An overseas assignment can be an exciting adventure for business executives and their families. Unfortunately, it can also be a confusing, stressful experience for families who have difficulty adapting to a different culture or to sharp changes in one’s social network and identity.
Proper preparation before heading abroad, including cross-cultural training, can be the difference between a successful and unsuccessful assignment, but not every company provides such support for its employees. This NY Times article details some of the challenges that are faced by expatriates and their families.
More and more workers have relocated abroad in recent years, but despite the growing numbers, family issues remain a major factor in the failure of overseas postings.
The initial excitement of an exotic new posting can turn to culture shock, loneliness, identity loss and depression, and it is often the employee’s spouse and children — without the familiar routine of work — who are most affected.

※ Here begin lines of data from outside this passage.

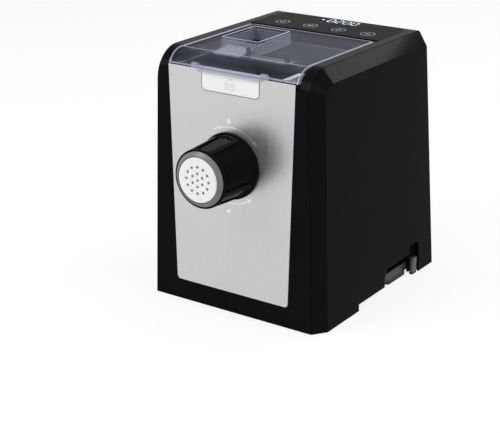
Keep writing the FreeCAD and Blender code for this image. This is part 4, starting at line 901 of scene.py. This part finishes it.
@dataclass
class Studio:
    """The pale floor and backdrop, the lamps and the camera."""

    elevation: float = 20.52
    azimuth: float = 34.50
    lens: float = 98.19
    place: tuple[float, float, float] = (0.83415, -1.28152, 0.65894)
    floor_half: float = 9.0
    floor_front: float = -6.0
    floor_rear: float = 4.0
    backdrop_radius: float = 2.0
    backdrop_steps: int = 16
    floor_colour: float = 0.86
    floor_lift: float = 0.82
    surround: float = 1.0
    fill: float = 0.42
    lamps: tuple[Lamp, ...] = (
        Lamp("key_lamp", (-1.1, -1.7, 1.9), (0.0, 0.0, 0.18), (1.4, 1.0), 38.0),
        Lamp("top_lamp", (0.1, 0.1, 2.2), (0.0, 0.0, 0.2), (1.6, 1.6), 18.0),
        Lamp("side_lamp", (2.0, -0.3, 1.3), (0.0, 0.0, 0.15), (0.9, 1.3), 13.0),
        Lamp("rim_lamp", (0.95, 1.85, 1.45), (0.1, 0.0, 0.28), (0.8, 0.7), 18.0),
    )

    def build(self) -> None:
        """Sets up the floor, the world, the lamps and the camera."""
        self.make_world()
        self.make_floor()
        for lamp in self.lamps:
            lamp.build()
        self.make_camera()
        bpy.context.scene.view_settings.view_transform = "Standard"

    def seen_directly(self, tree: bpy.types.NodeTree) -> bpy.types.NodeSocket:
        """A mask that is 1 for rays from the camera, or off metal or through glass.

        Args:
            tree: the node tree to build it in.

        Returns:
            The mask's socket.
        """
        path = tree.nodes.new("ShaderNodeLightPath")
        total = path.outputs["Is Camera Ray"]
        for name in ("Is Glossy Ray", "Is Transmission Ray"):
            add = tree.nodes.new("ShaderNodeMath")
            add.operation = "MAXIMUM"
            tree.links.new(total, add.inputs[0])
            tree.links.new(path.outputs[name], add.inputs[1])
            total = add.outputs[0]
        return total

    def make_world(self) -> None:
        """Lights the scene evenly, and shows a white surround."""
        world = bpy.data.worlds.new("studio_world")
        bpy.context.scene.world = world
        world.use_nodes = True
        tree = world.node_tree
        background = tree.nodes["Background"]
        background.inputs["Color"].default_value = (1.0, 1.0, 1.0, 1.0)
        level = tree.nodes.new("ShaderNodeMapRange")
        level.inputs["To Min"].default_value = self.fill
        level.inputs["To Max"].default_value = self.surround
        tree.links.new(self.seen_directly(tree), level.inputs["Value"])
        tree.links.new(level.outputs["Result"], background.inputs["Strength"])

    def make_floor(self) -> None:
        """Lays a floor that turns up into a backdrop far behind the machine."""
        bm = bmesh.new()
        front = [bm.verts.new((x, self.floor_front, 0.0)) for x in (-self.floor_half, self.floor_half)]
        edge = bm.edges.new(front)
        along = bmesh.ops.extrude_edge_only(bm, edges=[edge])["geom"]
        rear = [item for item in along if isinstance(item, bmesh.types.BMVert)]
        bmesh.ops.translate(bm, verts=rear, vec=(0.0, self.floor_rear - self.floor_front, 0.0))
        edges = [item for item in along if isinstance(item, bmesh.types.BMEdge)]
        line = [item for item in edges if set(item.verts) == set(rear)]
        bmesh.ops.spin(
            bm, geom=[*rear, *line], cent=(0.0, self.floor_rear, self.backdrop_radius), axis=(1.0, 0.0, 0.0),
            dvec=(0, 0, 0), angle=math.radians(90), steps=self.backdrop_steps, use_merge=False,
            use_duplicate=False,
        )
        bmesh.ops.recalc_face_normals(bm, faces=bm.faces)
        for face in bm.faces:
            face.smooth = True
        mesh = bpy.data.meshes.new("floor_and_backdrop")
        bm.to_mesh(mesh)
        bm.free()
        floor = bpy.data.objects.new("floor_and_backdrop", mesh)
        bpy.context.collection.objects.link(floor)
        mesh.materials.append(self.floor_material())

    def floor_material(self) -> bpy.types.Material:
        """Makes the pale floor, lifted towards white where it is seen.

        Returns:
            The floor's material.
        """
        material = bpy.data.materials.new("studio_floor")
        material.use_nodes = True
        tree = material.node_tree
        shader = tree.nodes["Principled BSDF"]
        shader.inputs["Base Color"].default_value = (self.floor_colour,) * 3 + (1.0,)
        shader.inputs["Roughness"].default_value = 0.9
        shader.inputs["Specular IOR Level"].default_value = 0.1
        glow = tree.nodes.new("ShaderNodeEmission")
        glow.inputs["Color"].default_value = (1.0, 1.0, 1.0, 1.0)
        mix = tree.nodes.new("ShaderNodeMixShader")
        share = tree.nodes.new("ShaderNodeMath")
        share.operation = "MULTIPLY"
        share.inputs[1].default_value = self.floor_lift
        tree.links.new(self.seen_directly(tree), share.inputs[0])
        tree.links.new(share.outputs[0], mix.inputs["Fac"])
        tree.links.new(shader.outputs["BSDF"], mix.inputs[1])
        tree.links.new(glow.outputs["Emission"], mix.inputs[2])
        tree.links.new(mix.outputs["Shader"], tree.nodes["Material Output"].inputs["Surface"])
        return material

    def make_camera(self) -> None:
        """Stands the camera where the photograph was taken from."""
        data = bpy.data.cameras.new("photo_camera")
        data.lens = self.lens
        data.sensor_width = 36.0
        data.clip_end = 100.0
        camera = bpy.data.objects.new("photo_camera", data)
        camera.location = self.place
        tilt = math.radians(90.0 - self.elevation)
        camera.rotation_euler = Euler((tilt, 0.0, math.radians(self.azimuth)))
        bpy.context.collection.objects.link(camera)
        bpy.context.scene.camera = camera


def main() -> None:
    """Builds the sub-assemblies in order and dresses what is left."""
    logging.basicConfig(level=logging.INFO, format="%(name)s: %(message)s")
    make_grain_group()
    make_mottle_group()
    for assembly in (Housing(), SteelFront(), ReleaseButton(), Extruder(), MixingBowl(), Lid(),
                     ControlPanel(), InnerParts(), Studio()):
        assembly.build()
        log.info("%s done", type(assembly).__name__)


if __name__ == "__main__":
    main()
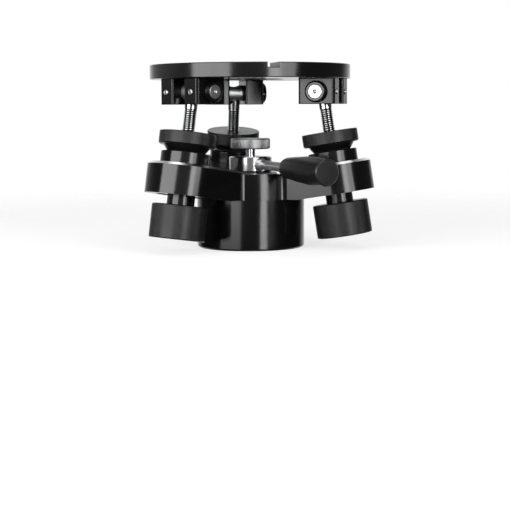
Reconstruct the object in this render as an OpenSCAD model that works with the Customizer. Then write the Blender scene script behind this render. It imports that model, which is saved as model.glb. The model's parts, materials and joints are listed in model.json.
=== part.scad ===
// Three-way levelling head: a keyed round plate on three leaning screw legs,
// each leg held in a ball seat on the arm of a spider that stands on a round base.
// The origin is on the head's axis at the underside of the base, with +Z up.
// The keyway points along -Y, two legs stand left and right of it and one is behind.

/* [Top plate] */
// Diameter of the top plate
plate_d = 176; // [160:1:200]
// Thickness of the top plate
plate_t = 12.5; // [11:0.5:18]
// Chamfer around the rim of the top plate
plate_edge = 0.6; // [0.2:0.1:1.5]
// Diameter of the turned recess in the top face
recess_d = 108; // [90:1:110]
// Depth of the recess and of the keyway
recess_depth = 5; // [3:0.25:6]
// Width of the keyway between the recess and the rim
keyway_w = 10; // [6:0.5:14]
// Diameter of the bore through the plate
plate_bore_d = 60; // [30:1:80]

/* [Base] */
// Diameter of the round base
base_d = 95; // [80:1:96]
// Height of the round base
base_h = 44; // [36:1:60]
// Chamfer at the foot of the round base
base_edge = 1.5; // [0.5:0.25:3]
// Diameter of the tie-down bore through base and spider
tie_bore_d = 17; // [14:0.5:20]
// Circle on which the base screws stand
base_screw_circle_d = 62; // [52:1:70]
// Thread diameter of the base screws
base_screw_d = 6; // [5:1:8]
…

“I thought it would be an adventure, and it was,” said Francesca Kelly, who moved 10 times in the first nine years as a Foreign Service spouse, living in places like Belgrade and the former Soviet Union during the cold war. But it “was much more difficult than I ever imagined it would be.”
Brenda H. Fender, director of global initiatives for Worldwide ERC, an association concerned with work force mobility, said “if the family cannot adapt, the employee will likely not succeed.”
And not succeeding can be expensive.
Scott T. Sullivan, senior vice president at GMAC Global Relocation Services, told the story of a man from Cleveland with an important role in building a large manufacturing plant in rural China. He left the work and returned home when his wife and child became desperately unhappy. This disrupted the project, a joint venture with a Chinese company, which then backed out — a loss for the American company of hundreds of millions of dollars, Mr. Sullivan said, that could have been avoided with a better assessment before the man left home.
Cross-cultural training helps families know what to expect, Mr. Sullivan said, but only 23 percent of companies make it mandatory.